• Bartlebees
  • Finally We Did It (Ger. Little Teddy) 1993 
  • The Bartlebees (Ger. Little Teddy) 1993 
  • What Is It All About? (Ger. Little Teddy) 1994 
  • Bartland EP (Ger. Little Teddy) 1995 
  • From Path of Pain to Jewels of Glory (18 Wheeler) 1995 
  • Miracles for Sale (Ger. Little Teddy) 1995 

With evident aspirations to be Germany’s most convincing naïfs, this lo-fi trio plies its adorable pop trade largely in stylistic emulation of the Television Personalities. Tunefully singing sweet-and-sour love lyrics in quietly accented (and slightly flat) English against brash guitar strums and a puppy-like rhythm section, the ultra-sensitive Bartlebees carefully press the tender leaves of supposed adolescence between the pages of a tear-stained diary. Unlike the flashy culture references and anguished passions of the TVPs (whose leader, Dan Treacy, plays organ on two of the first album’s tracks), the Bartlebees are a blandly genial lot, posting their concise and alluring missives to unnamed romantic correspondents.

The group’s skills have improved over the course of four longplayers (From Path of Pain to Jewels of Glory, the Bartlebees’ only US album, is a twenty-six-song CD combining the first two German releases and three bonus tracks), but never far exceed the minimum standards required to convey a shapely melody. Guitarist Patrick’s singing and the playing (especially Armen’s slapdash drumming) on The Bartlebees (also referred to as Diary of a Youngblood) are on the cavalier side of simple; still, originals like “No Stories,” “Someday I’ll Send You a Rainbow,” “Love the Moment” and “I Laugh Again” demonstrate the band’s genuine facility for upholding tradition without coming off like mere copycats. (The members’ actual names are notoriously hard to pin down: the American release identifies them as both Toby, Less and Keith and Smokey, Randy and Bonzo.)

The better-balanced sound on Finally We Did It is matched by a squinch more self-assurance in the unfussy, uncomplicated performances. But the songwriting is not quite as reliable, and a guitar tuner would have been useful. Consequently, while “First Love,” the Ramonesy “I Want to Know You’re Happy” and the instrumental “Rock and Roll President” are fine showings, a full-bodied cover of the Vaselines’ “Jesus Wants Me for a Sunbeam” (covered more famously by Nirvana) stands out more than it probably should.

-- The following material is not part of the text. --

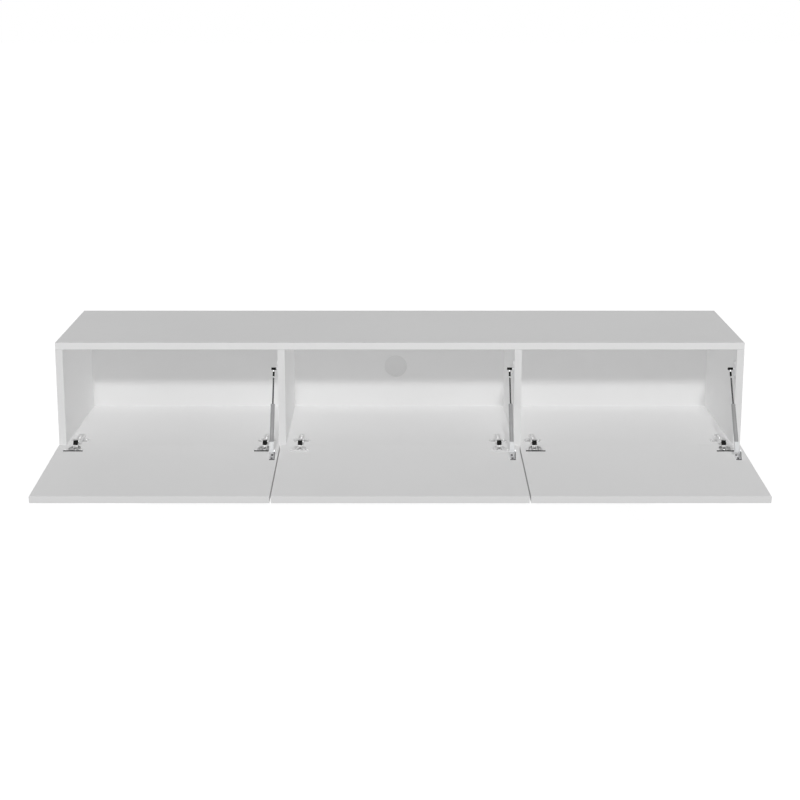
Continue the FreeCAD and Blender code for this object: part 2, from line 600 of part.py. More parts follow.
def hanger_housing(x):
    """Moulded housing in a rear corner, slotted from behind for the hook's shank."""
    body = block(x - HOUSING_WIDTH / 2, x + HOUSING_WIDTH / 2, BACK_FACE - HOUSING_DEPTH, BACK_FACE,
                 HOUSING_TOP - HOUSING_HEIGHT, HOUSING_TOP)
    half = HOOK_SHEET / 2 + HOUSING_SLOT_PLAY
    slot = block(x - half, x + half, -HOOK_REACH, BACK_FACE,
                 HOOK_TOP - HOOK_SHANK - HOUSING_SLOT_PLAY, HOOK_TOP)
    return clipped(body, UP, HOUSING_CHAMFER).cut(slot)


# The whole console

def carcass_nodes():
    hinges = [x for bay in BAYS for x in bay[5]]
    return {
        "top_board": [top_board()],
        "bottom_board": [bottom_board()],
        "left_side_board": [side_board(-1)],
        "right_side_board": [side_board(1)],
        "left_divider": [divider_board(-1)],
        "right_divider": [divider_board(1)],
        "back_panel": [back_board()],
        "cable_port_ring": [port_ring()],
        "cable_port_lid": [port_lid()],
        "hinge_plates": [hinge_plate(x) for x in hinges],
        "hinge_arms": [hinge_arm(x) for x in hinges],
        "strut_wall_brackets": [strut_wall_bracket(bay[2]) for bay in BAYS],
        "wall_rail": [wall_rail()],
        "hanger_hooks": [hook(x) for x in HANGERS],
        "hanger_housings": [hanger_housing(x) for x in HANGERS],
    }


def door_nodes(name, wall, x0, x1, hinges):
    """The door of one bay with all that moves with it, from the bay's right wall and its sizes."""
    strut_x = wall - STRUT_FROM_WALL
    return {
        "door_" + name: [door_panel(x0, x1, hinges)],
        "hinge_cups_" + name: [hinge_cup(x) for x in hinges],
        "outer_links_" + name: [outer_link(x) for x in hinges],
        "link_caps_" + name: [link_cap(x) for x in hinges],
        "inner_links_" + name: [inner_link(x) for x in hinges],
        "strut_door_bracket_" + name: [strut_door_bracket(wall)],
        "strut_fitting_" + name: [strut_fitting(strut_x)],
        "strut_tube_" + name: [strut_tube(strut_x)],
        "strut_rod_" + name: [strut_rod(strut_x)],
        "strut_socket_" + name: [strut_socket(strut_x)],
    }


def write_nodes(nodes):
    """One STEP file for each node, with the origin on the rail's screw line."""
    os.makedirs("parts", exist_ok=True)
    for name, solids in nodes.items():
        shape = solids[0] if len(solids) == 1 else Part.makeCompound(solids)
        shape.translated(UP * -RAIL_SCREW_RISE).exportStep("parts/" + name + ".step")


def main():
    nodes = carcass_nodes()
    for name, _, right_wall, x0, x1, hinges in BAYS:
        nodes.update(door_nodes(name, right_wall, x0, x1, hinges))
    write_nodes(nodes)


main()
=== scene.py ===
# %% [markdown]
# # A floating media console
# A white cabinet that hangs on a wall: three bays, three drop-down doors on concealed hinges, a
# slim strut beside each door and a round cable port in the back. Its boards, hinges and struts
# come from the engineering model. This lesson lights them, gives every part its finish, and adds
# the small metal and moulded pieces that the engineering model leaves out.

# %% Load the engineering model
import math

import bmesh
import bpy
from mathutils import Matrix, Vector


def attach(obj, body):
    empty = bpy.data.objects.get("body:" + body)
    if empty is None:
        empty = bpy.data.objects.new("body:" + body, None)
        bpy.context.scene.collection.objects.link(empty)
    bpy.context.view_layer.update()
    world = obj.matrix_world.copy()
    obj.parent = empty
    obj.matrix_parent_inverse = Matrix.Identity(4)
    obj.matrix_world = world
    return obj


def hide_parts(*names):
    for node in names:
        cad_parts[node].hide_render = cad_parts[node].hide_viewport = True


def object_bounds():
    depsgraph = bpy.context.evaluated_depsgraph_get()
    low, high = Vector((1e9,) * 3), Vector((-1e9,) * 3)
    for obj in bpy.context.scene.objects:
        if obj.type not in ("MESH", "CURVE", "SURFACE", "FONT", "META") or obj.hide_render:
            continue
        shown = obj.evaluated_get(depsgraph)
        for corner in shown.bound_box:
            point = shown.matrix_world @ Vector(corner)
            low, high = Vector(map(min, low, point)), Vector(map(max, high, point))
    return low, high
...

What Is It All About? puts all the pieces together in a prime platter of modest pop craft. The spot introduction of acoustic rhythm guitar adds a welcome dose of cream to the sonic tea, while strong melodies, longer songs, bolder arrangements, better playing (compare the piano remake of “Rock and Roll President” to the original version) and cannier lyrics (“My Invisible Friend” praises the subject for not signing with David Geffen; “I Would Have Left You Anyway” betrays an advanced state of emotional candor) all contribute to the maturation of a cool combo that doesn’t need to hide behind its imaginings of youth. Topped off with a very pretty cover of “Angela Jones” (a 1960 British hit for Joe Meek protégé Michael Cox), What Is It All About? contains the real scoop on the Bartlebees.

Although it breaks tradition with a surprisingly boisterous rocker (“You Will Make It”) and the ludicrously languid French-language “La Chanson de Prevert, the ten-song 10-inch Miracles for Sale genially maintains the trio’s idyllic pop breeze in such girl-loving/girl-hurting lullabies as “Hello Stranger,” “You’re Not the Only One,” “This Is What I Was Made For” and “Don’t Make Me Fall in Love With You,” the pronunciation of which reveals a Teutonic hazard in this kind of lied.